Cuando Mario Ronquillo ve el mundo en realidad ve colores y formas separados. A veces ve todo azul: “el misterioso y tranquilo azul”, como él lo llama. A veces amarillo, “el espiritual, el sereno amarillo”. A veces verde, “el fuerte y dinámico verde”.
Hace pocos meses, en cambio, ha estado viendo todo rojo. Y, como siempre que la lente de su creatividad se mancha de un color determinado, tiene que trabajar y trabajar hasta sentir que ha “agotado todas las posibilidades de ese color”.Una parte de esa floración unicromática se puede ver en la más reciente exposición del pintor nacido en Pujilí, en 1943, titulada ‘Presencia en el tejado de los Andes’. Las piezas se expondrán hasta el 14 de mayo, en las salas Oswaldo Guayasamín, Eduardo Kingman y Miguel de Santiago, de la Casa de la Cultura.
La muestra se compone de 46 trabajos, de mediano y gran formatos, que Ronquillo trabajó -todos- en los tres primeros meses de este año.
Esta especie de maratón artística para Ronquillo no es más que una circunstancia curiosa. Su paleta es como un animal furioso que a veces duerme mucho. Puede pasar temporadas enteras sin rugir o apenas bostezando. Pero cuando se despierta no puede detenerse.
Así fue, por ejemplo, cuando Marco Antonio Rodríguez, presidente de la Casa de la Cultura, lo contactó a fines del año pasado para proponerle la exposición. Ronquillo se propuso presentar obra nueva y se encerró a trabajar en su estudio, ubicado en el norte de Quito.
Todos los días trabajó en dos jornadas, entre las 06:30 hasta las 11:30 y entre las 14:00 hasta las 19:00. Resultó una serie de cerca de 60 obras, entre óleos y tintas, la mayoría de las cuales corresponde a dos grandes temas: las calles de Quito y los paisajes de la Sierra del Ecuador.
Cada temática está trabajada por una técnica diferente que corresponde, explica el artista, “a la necesidad expresiva interna y a la sensación o la emoción con la que cada imagen se me presentó cuando la concebí”.
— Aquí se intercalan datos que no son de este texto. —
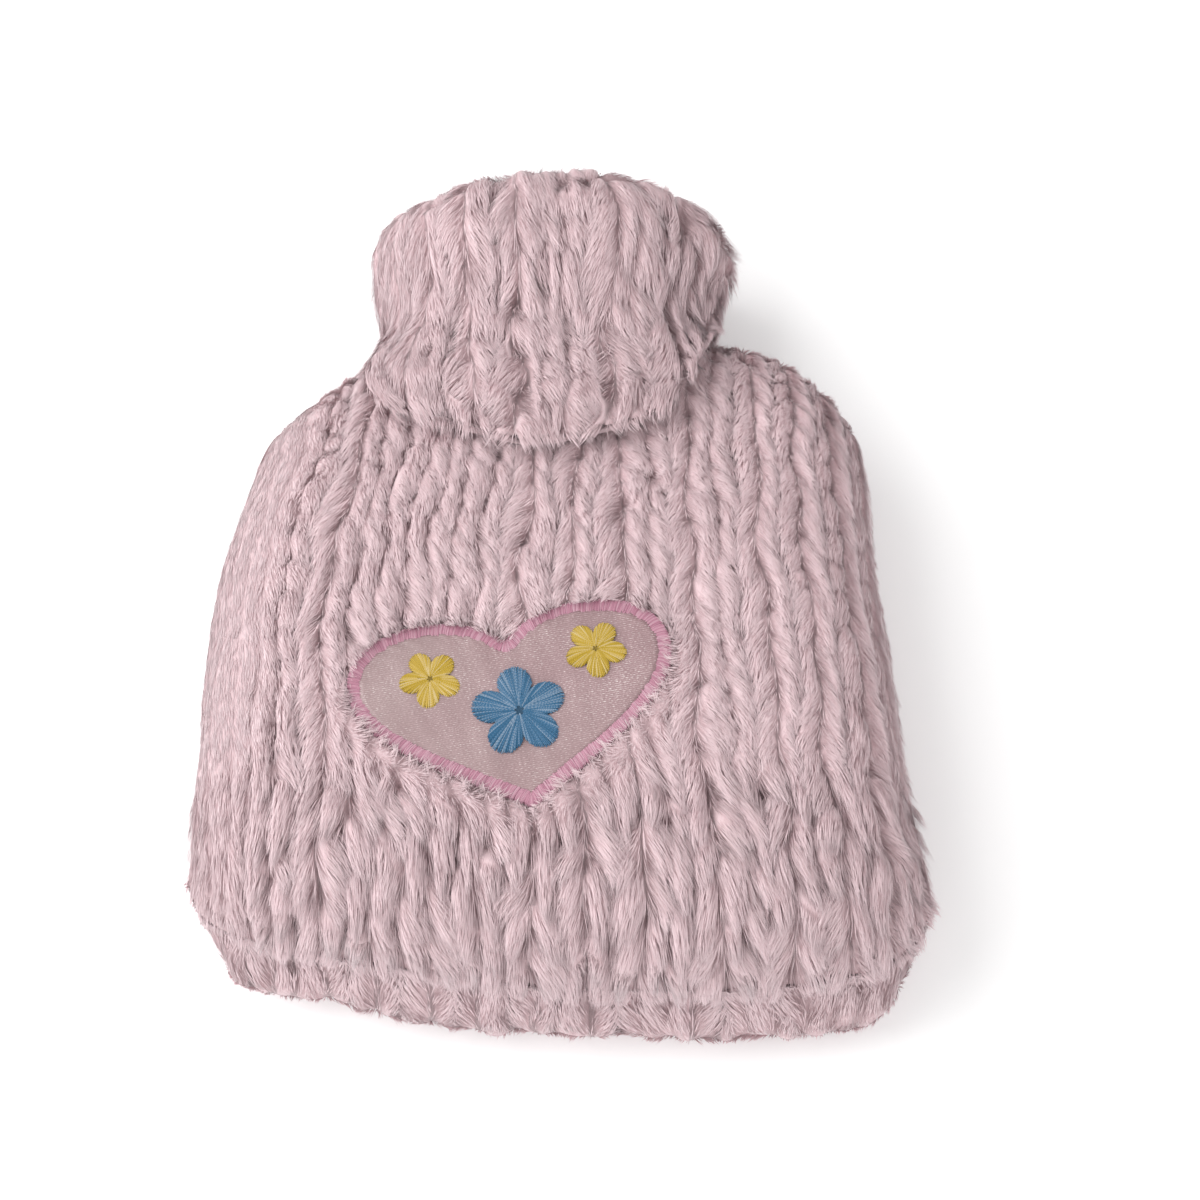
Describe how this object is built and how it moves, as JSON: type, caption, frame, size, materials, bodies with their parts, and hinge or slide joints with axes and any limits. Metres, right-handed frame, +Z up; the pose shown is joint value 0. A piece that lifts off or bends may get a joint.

Los paisajes de Quito (sobre todo calles e interiores de iglesias) fueron trabajados con óleos en telas de 2 metros de diámetro en promedio. Aquí Ronquillo usó una técnica impresionista que reproduce las minuciosas formas y detalles, pero sin dejarlas completamente definidas, más bien solo sugeridas a través del rasgo breve y la mancha.
En cambio los paisajes de la alta Serranía están trabajados en técnica mixta, con tintas y diluyentes que el artista deja correr sobre telas más pequeñas, de 1 m, aproximadamente, de diámetro. Aquí la imagen se vuelve menos definida, más cercana al abstracto. Las escenas dan la sensación de haber sido extraídas directamente de un sueño.
Sobre esta parte de la muestra, Marco Antonio Rodríguez explica: “Cada vez que se mira uno de sus cuadros salta al inconsciente una luz no admirada la víspera, la imagen de una concreción erigida por una memoria del pasado, entre la vigilia y la realidad”.
Esta segunda fase privilegia la evocación de una serie de animales del páramo serrano.
Estas figuras animales se presentan borrosas, como espectros o como símbolos recogidos en el sueño, cuyo significado resulta misterioso. Así aparecen cóndores, pumas, osos, lobos, gallos de pelea, caballos sin jinetes.
En la misma bruma laten, remotos, cristos crucificados, beatas, danzantes, árboles mutilados, cielos de tormenta.
Las dos series salieron a la par como un complemento mutuo: “Ambas viajan del interior al exterior. Ambas intentan agotar el color”, concluye Ronquillo.